Présentation de l'éditeur :
La Machine à indifférence de Project Itoh, Les Anges de Johannesburg de Yūsuke Miyauchi, Bullet de Toh EnJoe, Battle loyale de Taiyō Fujii et La Fille en lambeaux de Hirotaka Tobi composent la première anthologie de science-fiction japonaise traduite en français.
Sélectionnées par les deux meilleurs spécialistes français de la SF japonaise – Denis Taillandier, maître de conférence à l’université Ritsumeikan de Kyoto, et Tony Sanchez, traducteur de manga et chroniqueur chez ActuSF –, ces cinq nouvelles témoignent de la vivacité d’un genre qui mêle rigueur scientifique et créativité.
Mon ressenti :
Tiens, une anthologie de SF japonaise, voilà qui est plutôt rare dans
nos contrées. Si mes souvenirs sont bons, je n'ai lu qu'un roman japonais : La Submersion du Japon de Sakyō Komatsu. Anime ou manga oui, la SF
chinoise oui, mais la SF japonaise reste une grande inconnue pour moi.

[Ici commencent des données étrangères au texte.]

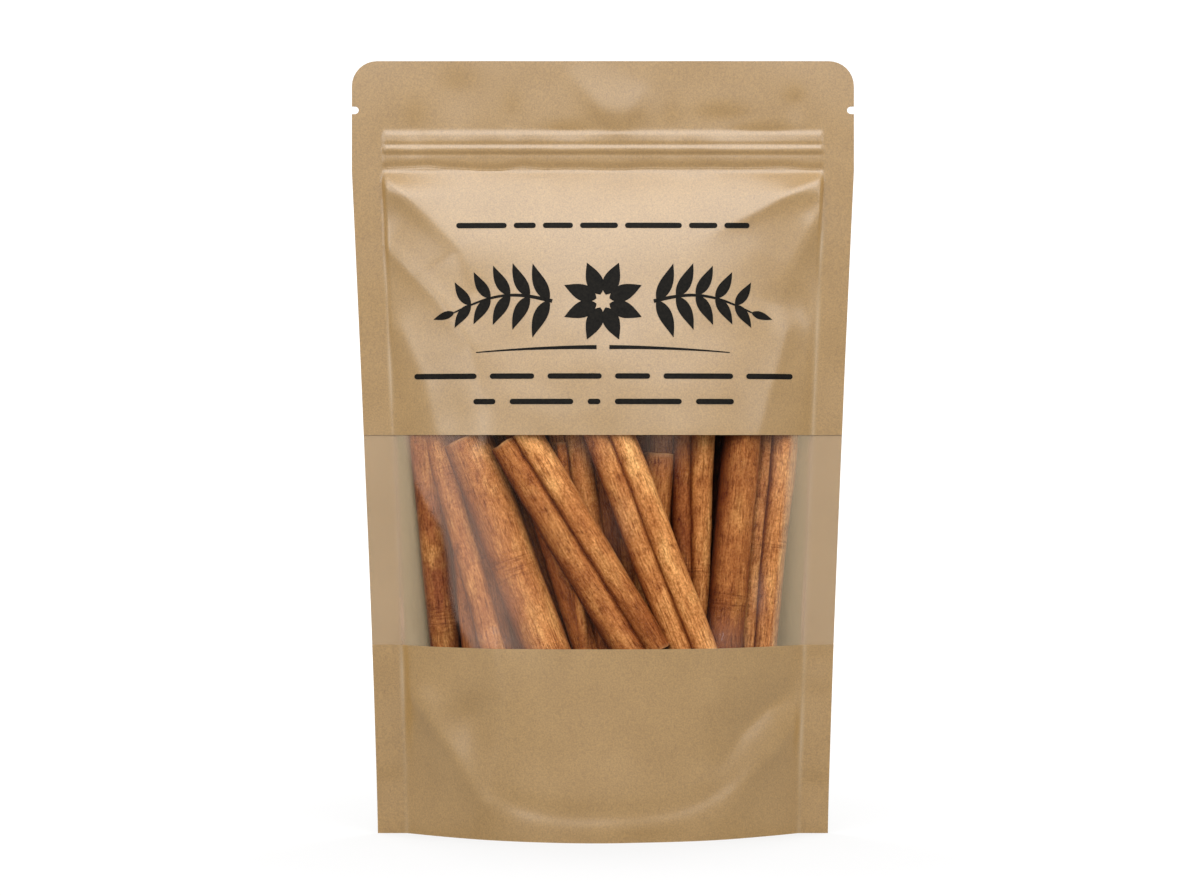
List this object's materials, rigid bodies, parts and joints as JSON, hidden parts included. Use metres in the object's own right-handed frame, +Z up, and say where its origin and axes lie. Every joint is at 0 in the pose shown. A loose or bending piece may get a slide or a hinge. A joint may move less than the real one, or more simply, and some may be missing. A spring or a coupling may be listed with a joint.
{
  "type": "stand-up pouch of cinnamon sticks",
  "caption": "Sealed stand-up pouch of kraft paper with a press-to-close zip and tear notches, full of cinnamon sticks that show through a clear window band.",
  "frame": {"origin": "on the floor, under the middle of the pouch's base", "axes": "+Z up; the pouch's front, with the window, faces -Y; X runs across its width"},
  "size_m": [0.16, 0.0568, 0.246],
  "materials": {
    "kraft_paper": "satin",
    "clear_film": "gloss",
    "cinnamon_bark": "matte",
    "black_ink": "satin"
  },
  "bodies": {
    "root": {"pouch": "kraft_paper", "window_film": "clear_film", "cinnamon_sticks": "cinnamon_bark"}
  },
  "joints": []
}
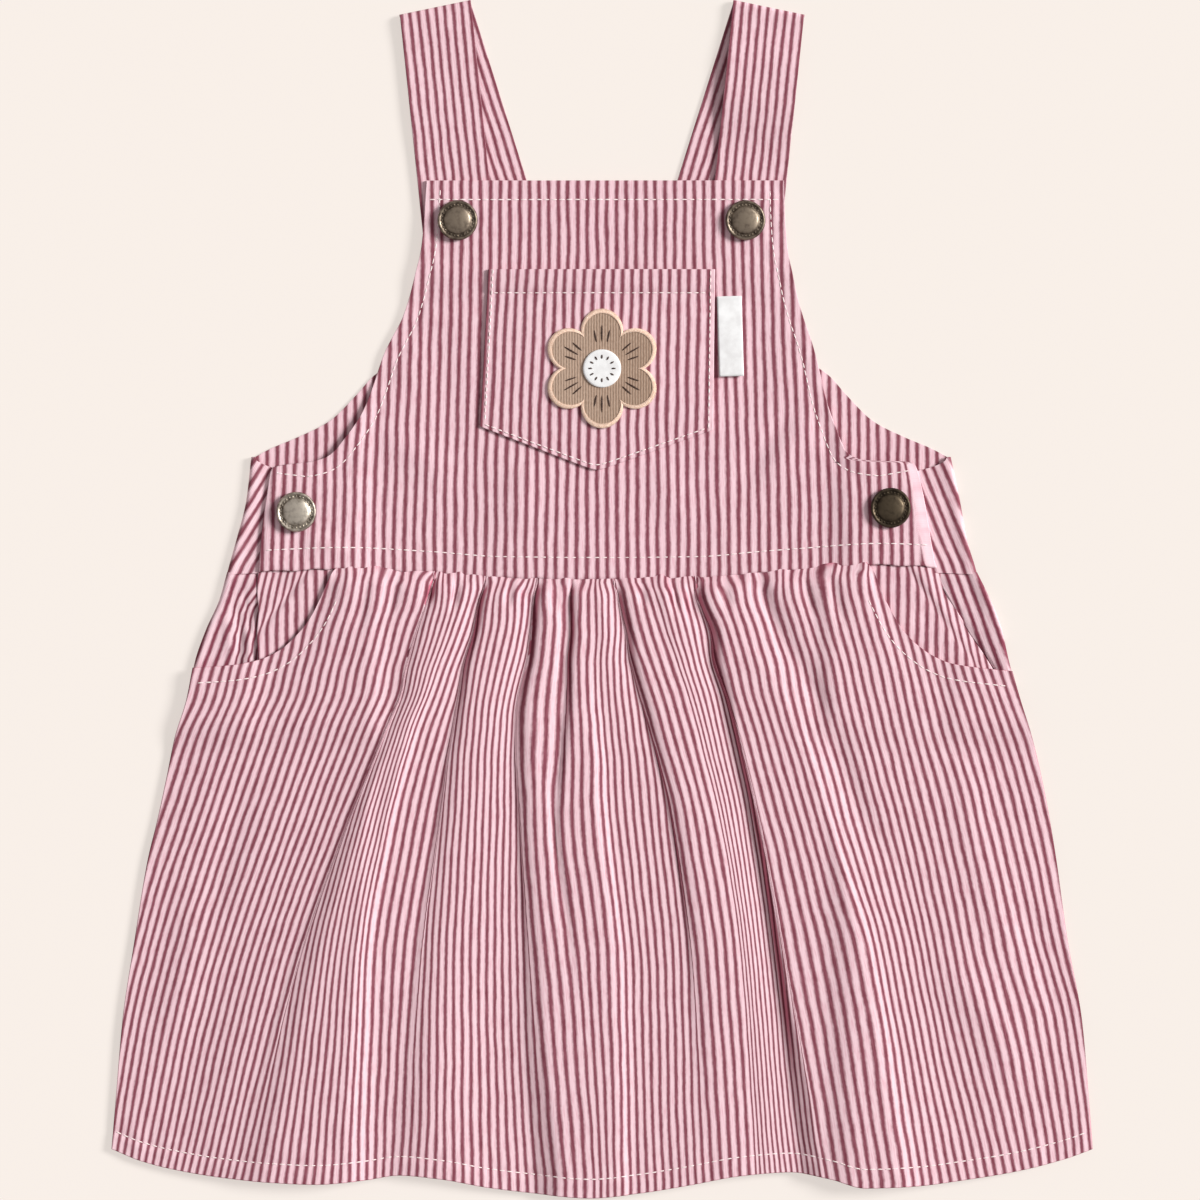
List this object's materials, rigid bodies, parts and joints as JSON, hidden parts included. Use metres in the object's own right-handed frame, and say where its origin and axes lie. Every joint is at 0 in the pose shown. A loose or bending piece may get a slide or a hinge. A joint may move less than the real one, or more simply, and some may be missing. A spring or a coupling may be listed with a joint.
{
  "type": "pinafore dress",
  "caption": "Toddler's striped twill pinafore dress laid flat, with a snap-fastened bib, folded straps, a pointed chest pocket, hip pockets and a gathered skirt.",
  "frame": {"origin": "centre of the dress's footprint, on the surface that it lies on", "axes": "+Y from the hem to the shoulder folds, +X to the right seen from the front, +Z out of the front, away from the surface"},
  "size_m": [0.4116, 0.5026, 0.0121],
  "materials": {
    "striped_twill": "soft matt cotton twill with raspberry and pale pink stripes",
    "thread": "ivory cotton topstitching",
    "felt": "short tan pile with an embroidered edge",
    "white_cotton": "matt white woven cotton",
    "antique_brass": "satin antique brass, dark in the recesses"
  },
  "bodies": {
    "root": {"back_skirt": "striped_twill", "back_bodice": "striped_twill", "front_skirt": "striped_twill", "front_bodice": "striped_twill", "strap_left": "striped_twill", "strap_right": "striped_twill", "hip_facing_left": "striped_twill", "hip_facing_right": "striped_twill", "chest_pocket": "striped_twill", "side_tab": "white_cotton", "flower_applique": "felt", "flower_centre": "white_cotton", "bib_snap_left": "antique_brass", "bib_snap_right": "antique_brass", "side_snap_left": "antique_brass", "side_snap_right": "antique_brass"}
  },
  "joints": []
}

Voici donc cinq nouvelles qui se passent au ... Pas
au Japon ! Voilà qui commence plutôt mal. Mais en y réfléchissant, c'est un peu con, voire très con, ma réflexion. C'est comme si je
demandais aux auteurs français de n'écrire que sur la France. Donc va
pour l'Afrique, les Etats-Unis ou la Chine avec cependant un
petit lien avec le Japon.
Alors je ne sais pour ma part si
la SF japonaise est différente de la SF (la préface dit clairement que oui) que l'on trouve de par le monde, ce que je
sais, c'est que j'ai plutôt apprécié la ballade, d'autant qu'il est
assez rare de se promener en Afrique et c'est une très bonne chose.
Haricot sur le gâteau, cette sélection est assez sombre dans son propos, ce qui n'est pas pour me déplaire.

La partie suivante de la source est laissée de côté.